Robert accepted and never looked back, eventually marrying a Japanese woman and starting a family with her.

And the father of his new daughter-in-law was a former fighter pilot too. Taro Yamakawa trained to fly Zero fighters as a kamikaze pilot, but was never assigned a final mission, according to Yellin.

Yamakawa told him, “Any man that could fly a P-51 against the Japanese and live must be a brave man, and I want the blood of that man to flow through the veins of my grandchildren,” Yellin said.

There would be three of those grandchildren, and with them, hatred was replaced by love.

“I was a happy guy, killing people, killing my enemy – then – and now they’re my family,” he says in the film as he rides a bullet train through the Japanese countryside.

“This is home to me. This is a much a home to me as America, because my family lives here.”

Fitting endings

Yellin died in December 2017, shortly after “The Last Fighter Pilot” was published.
A US Air Force obituary, published when Yellin was laid to rest with full military honors at Arlington National Cemetery in Virginia in 2019, noted his postwar struggles.

“Although his flying career was short, he witnessed more turmoil than any human being should ever have to witness,” the obituary said. “Yellin was discharged in December 1945 and suffered from post-traumatic stress disorder, before it was recognized as such.”

Yellin’s ashes are interred in a columbarium in Arlington.

Schlamberg is remembered with an inscription on a stone tablet at the Courts of the Missing at the National Memorial Cemetery of the Pacific in Hawaii.
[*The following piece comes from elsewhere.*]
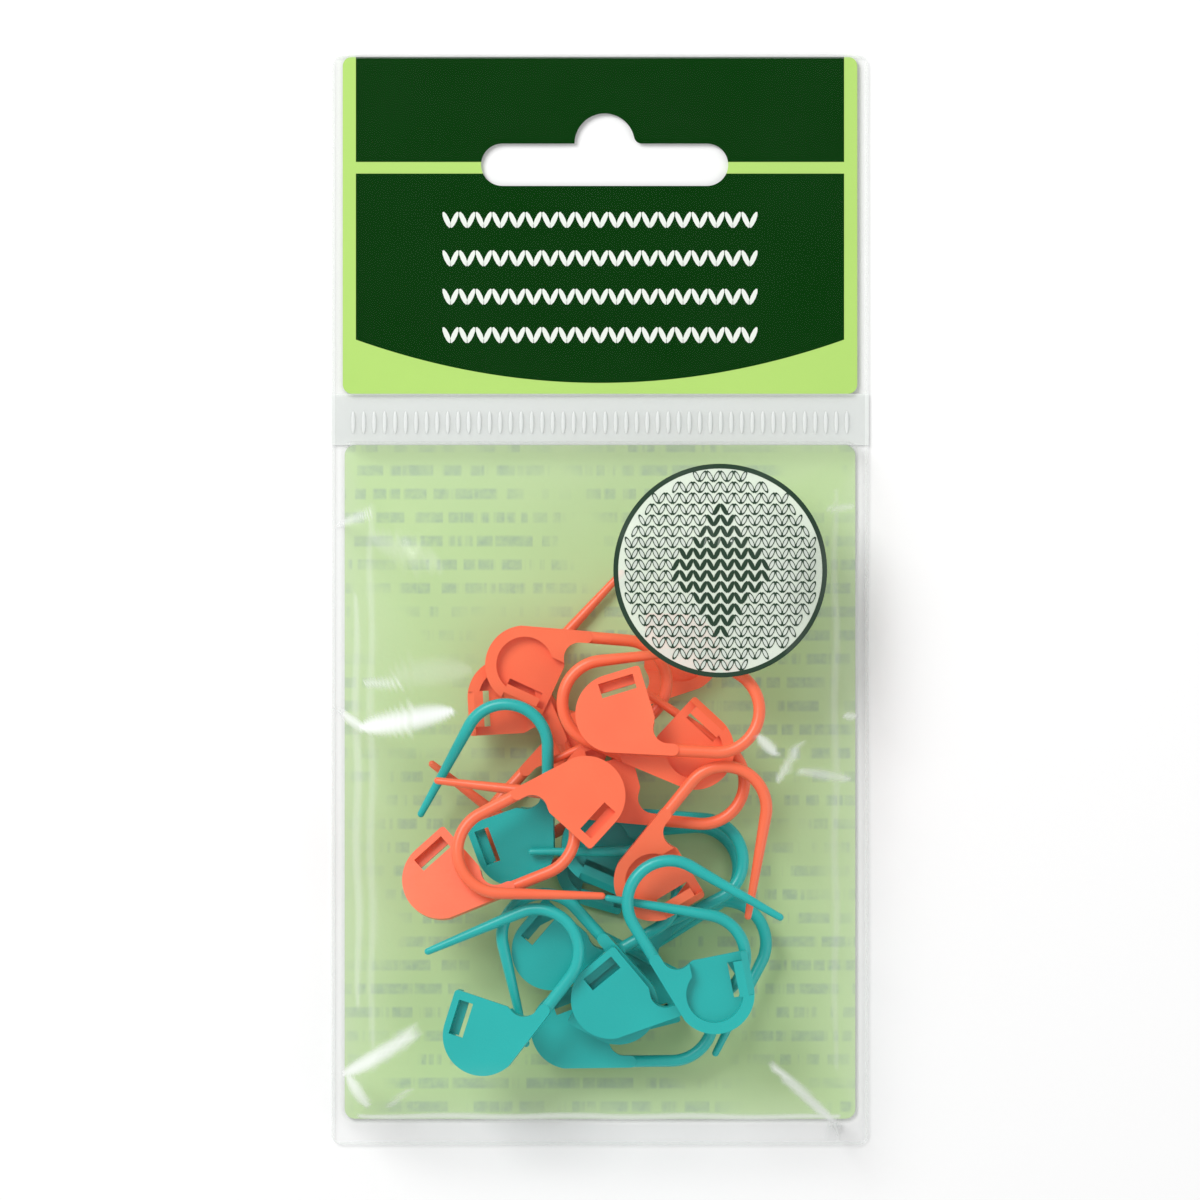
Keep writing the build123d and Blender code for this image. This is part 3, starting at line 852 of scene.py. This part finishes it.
lift = badge["lift"]
rim = badge["radius"] - badge["ring"]
disc("badgeField", badge["middle"], rim + badge["lap"], lift, badgeField)
disc("badgeRing", rim, badge["radius"], 2 * lift, inkDark, rings=3)
columns, rows = (int(2 * rim / badge[key]) for key in ("pitchX", "pitchY"))


def inDiamond(x, y):
    return abs(x - badge["x"]) / badge["diamondX"] + abs(y - badge["y"]) / badge["diamondY"] < 1


def onField(x, y):
    return math.hypot(x - badge["x"], y - badge["y"]) < rim - badge["edgeGap"]


for name, size, ink, level, keep in (
    ("badgeStitches", 1.0, inkDark, 3, onField),
    ("badgeStitchHearts", badge["heart"], badgeField, 4,
     lambda x, y: onField(x, y) and not inDiamond(x, y)),
):
    stitch = stitchUnit(badge["leafWidth"] * size, badge["leafLength"] * size, badge["lean"],
                        badge["apart"])
    trimmed(field(name, stitch, ink, (badge["x"], badge["y"], 0), columns, rows,
                  badge["pitchX"], badge["pitchY"], "badge"), keep, level * lift)
print("ribs, card stitches and badge made")


# Stage
stage = {
    "floor": (0.96, 0.96, 0.96), "floorSize": 2.0, "floorLevel": -0.0002, "floorRoughness": 0.7,
    "floorBroad": 2.0, "world": 0.56, "frameHeight": 155.4, "distance": 1.2, "sensor": 36.0,
    "clipStart": 0.01,
}
# Lamps: place, size and power
lamps = {
    "keyLight": ((-0.35, 0.35, 0.55), 0.35, 3.5),
    "fillLight": ((0.5, -0.2, 0.5), 0.5, 0.8),
}
floorPaper = printed("floorPaper", stage["floor"], stage["floor"], stage["floorRoughness"],
                     broad=stage["floorBroad"])
floor = newPiece("floor", [(x * stage["floorSize"], y * stage["floorSize"], stage["floorLevel"])
                           for x, y in ((-1, -1), (1, -1), (1, 1), (-1, 1))], [(0, 1, 2, 3)],
                 floorPaper)

world = bpy.data.worlds.new("studio")
bpy.context.scene.world = world
world.use_nodes = True
background = world.node_tree.nodes["Background"]
background.inputs["Color"].default_value = (1, 1, 1, 1)
background.inputs["Strength"].default_value = stage["world"]

for label, (place, size, power) in lamps.items():
    lamp = bpy.data.lights.new(label, "AREA")
    lamp.energy, lamp.size = power, size
    light = bpy.data.objects.new(label, lamp)
    light.location = place
    light.rotation_euler = (-Vector(place)).to_track_quat("-Z", "Y").to_euler()
    bpy.context.scene.collection.objects.link(light)

camera = bpy.data.objects.new("camera", bpy.data.cameras.new("camera"))
bpy.context.scene.collection.objects.link(camera)
camera.location = (0, 0, stage["distance"])
camera.data.sensor_width = stage["sensor"]
camera.data.lens = stage["sensor"] * stage["distance"] / (stage["frameHeight"] * mm)
camera.data.clip_start = stage["clipStart"]
bpy.context.scene.camera = camera
bpy.context.scene.view_settings.view_transform = "Standard"
print("stage set")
No trace of him or his P-51 have ever been found.

In the foreword to “The Last Fighter Pilot,” Yellin recounted how World War II’s end was fitting for the times.

“With the news emerging in 1945 of the Nazi atrocities against Jews half a world away, how ironic that the war’s final mission would be flown by a couple of Jewish pilots from New York and New Jersey,” it says.

“And that the final combat life in the defense of freedom would be laid down by a teenage Jewish fighter pilot who had not yet learned to even drive a car.”